* BRIEF *
Reproduce the data in its entirety, exactly as supplied.
====
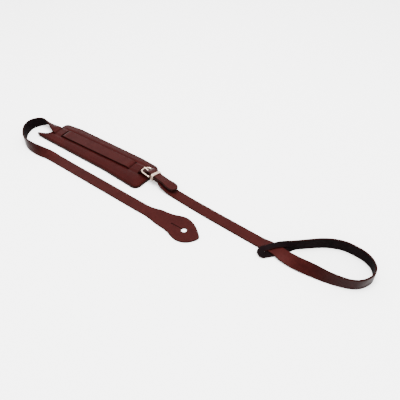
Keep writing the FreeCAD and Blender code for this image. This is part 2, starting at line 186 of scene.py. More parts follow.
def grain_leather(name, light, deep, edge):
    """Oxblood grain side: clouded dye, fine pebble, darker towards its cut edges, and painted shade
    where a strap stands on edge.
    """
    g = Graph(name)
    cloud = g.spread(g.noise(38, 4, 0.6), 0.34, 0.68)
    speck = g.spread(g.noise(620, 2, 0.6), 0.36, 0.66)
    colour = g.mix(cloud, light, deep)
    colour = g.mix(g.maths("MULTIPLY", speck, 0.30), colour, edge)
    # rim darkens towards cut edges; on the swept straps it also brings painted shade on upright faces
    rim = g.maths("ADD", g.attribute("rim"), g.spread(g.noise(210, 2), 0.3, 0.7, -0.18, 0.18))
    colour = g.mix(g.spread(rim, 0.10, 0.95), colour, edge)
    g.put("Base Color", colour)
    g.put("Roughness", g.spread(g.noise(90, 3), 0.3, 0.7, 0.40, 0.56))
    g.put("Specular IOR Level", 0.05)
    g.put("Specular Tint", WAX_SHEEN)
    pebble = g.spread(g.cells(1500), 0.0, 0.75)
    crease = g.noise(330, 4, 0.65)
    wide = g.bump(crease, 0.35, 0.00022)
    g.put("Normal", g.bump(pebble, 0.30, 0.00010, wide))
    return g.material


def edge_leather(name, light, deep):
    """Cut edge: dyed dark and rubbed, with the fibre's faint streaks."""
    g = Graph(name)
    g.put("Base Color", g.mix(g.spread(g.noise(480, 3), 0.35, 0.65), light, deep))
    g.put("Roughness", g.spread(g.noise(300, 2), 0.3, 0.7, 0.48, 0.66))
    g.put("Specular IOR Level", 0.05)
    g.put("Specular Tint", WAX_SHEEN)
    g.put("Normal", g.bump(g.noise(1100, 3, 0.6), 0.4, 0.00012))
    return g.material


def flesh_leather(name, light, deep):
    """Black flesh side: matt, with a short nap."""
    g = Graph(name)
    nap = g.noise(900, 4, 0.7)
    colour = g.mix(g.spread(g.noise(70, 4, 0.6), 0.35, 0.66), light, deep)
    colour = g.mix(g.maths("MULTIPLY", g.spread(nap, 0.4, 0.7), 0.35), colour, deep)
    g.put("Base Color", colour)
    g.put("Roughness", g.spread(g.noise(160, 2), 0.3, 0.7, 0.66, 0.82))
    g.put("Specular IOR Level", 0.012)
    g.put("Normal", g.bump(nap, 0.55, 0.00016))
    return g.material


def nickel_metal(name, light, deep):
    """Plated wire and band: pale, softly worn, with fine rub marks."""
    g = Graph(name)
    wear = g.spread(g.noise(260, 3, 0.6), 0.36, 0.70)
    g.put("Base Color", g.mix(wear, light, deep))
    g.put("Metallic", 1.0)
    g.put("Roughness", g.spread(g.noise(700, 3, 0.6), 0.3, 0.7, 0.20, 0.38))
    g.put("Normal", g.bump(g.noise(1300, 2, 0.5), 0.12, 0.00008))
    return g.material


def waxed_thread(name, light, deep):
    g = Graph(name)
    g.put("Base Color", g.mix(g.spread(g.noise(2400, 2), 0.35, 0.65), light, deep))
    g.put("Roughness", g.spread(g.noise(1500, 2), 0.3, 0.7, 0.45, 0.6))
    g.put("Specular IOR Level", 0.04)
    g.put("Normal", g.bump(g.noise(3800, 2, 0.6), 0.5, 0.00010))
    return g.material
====
* EXERCISE OUTPUT *
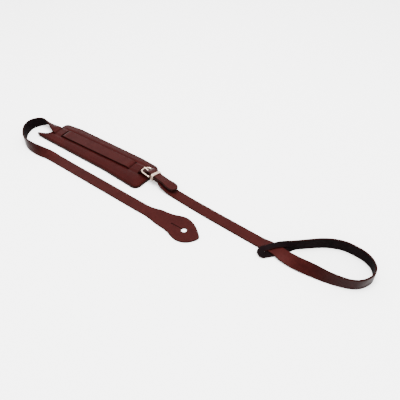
Keep writing the FreeCAD and Blender code for this image. This is part 2, starting at line 186 of scene.py. More parts follow.
def grain_leather(name, light, deep, edge):
    """Oxblood grain side: clouded dye, fine pebble, darker towards its cut edges, and painted shade
    where a strap stands on edge.
    """
    g = Graph(name)
    cloud = g.spread(g.noise(38, 4, 0.6), 0.34, 0.68)
    speck = g.spread(g.noise(620, 2, 0.6), 0.36, 0.66)
    colour = g.mix(cloud, light, deep)
    colour = g.mix(g.maths("MULTIPLY", speck, 0.30), colour, edge)
    # rim darkens towards cut edges; on the swept straps it also brings painted shade on upright faces
    rim = g.maths("ADD", g.attribute("rim"), g.spread(g.noise(210, 2), 0.3, 0.7, -0.18, 0.18))
    colour = g.mix(g.spread(rim, 0.10, 0.95), colour, edge)
    g.put("Base Color", colour)
    g.put("Roughness", g.spread(g.noise(90, 3), 0.3, 0.7, 0.40, 0.56))
    g.put("Specular IOR Level", 0.05)
    g.put("Specular Tint", WAX_SHEEN)
    pebble = g.spread(g.cells(1500), 0.0, 0.75)
    crease = g.noise(330, 4, 0.65)
    wide = g.bump(crease, 0.35, 0.00022)
    g.put("Normal", g.bump(pebble, 0.30, 0.00010, wide))
    return g.material


def edge_leather(name, light, deep):
    """Cut edge: dyed dark and rubbed, with the fibre's faint streaks."""
    g = Graph(name)
    g.put("Base Color", g.mix(g.spread(g.noise(480, 3), 0.35, 0.65), light, deep))
    g.put("Roughness", g.spread(g.noise(300, 2), 0.3, 0.7, 0.48, 0.66))
    g.put("Specular IOR Level", 0.05)
    g.put("Specular Tint", WAX_SHEEN)
    g.put("Normal", g.bump(g.noise(1100, 3, 0.6), 0.4, 0.00012))
    return g.material


def flesh_leather(name, light, deep):
    """Black flesh side: matt, with a short nap."""
    g = Graph(name)
    nap = g.noise(900, 4, 0.7)
    colour = g.mix(g.spread(g.noise(70, 4, 0.6), 0.35, 0.66), light, deep)
    colour = g.mix(g.maths("MULTIPLY", g.spread(nap, 0.4, 0.7), 0.35), colour, deep)
    g.put("Base Color", colour)
    g.put("Roughness", g.spread(g.noise(160, 2), 0.3, 0.7, 0.66, 0.82))
    g.put("Specular IOR Level", 0.012)
    g.put("Normal", g.bump(nap, 0.55, 0.00016))
    return g.material


def nickel_metal(name, light, deep):
    """Plated wire and band: pale, softly worn, with fine rub marks."""
    g = Graph(name)
    wear = g.spread(g.noise(260, 3, 0.6), 0.36, 0.70)
    g.put("Base Color", g.mix(wear, light, deep))
    g.put("Metallic", 1.0)
    g.put("Roughness", g.spread(g.noise(700, 3, 0.6), 0.3, 0.7, 0.20, 0.38))
    g.put("Normal", g.bump(g.noise(1300, 2, 0.5), 0.12, 0.00008))
    return g.material


def waxed_thread(name, light, deep):
    g = Graph(name)
    g.put("Base Color", g.mix(g.spread(g.noise(2400, 2), 0.35, 0.65), light, deep))
    g.put("Roughness", g.spread(g.noise(1500, 2), 0.3, 0.7, 0.45, 0.6))
    g.put("Specular IOR Level", 0.04)
    g.put("Normal", g.bump(g.noise(3800, 2, 0.6), 0.5, 0.00010))
    return g.material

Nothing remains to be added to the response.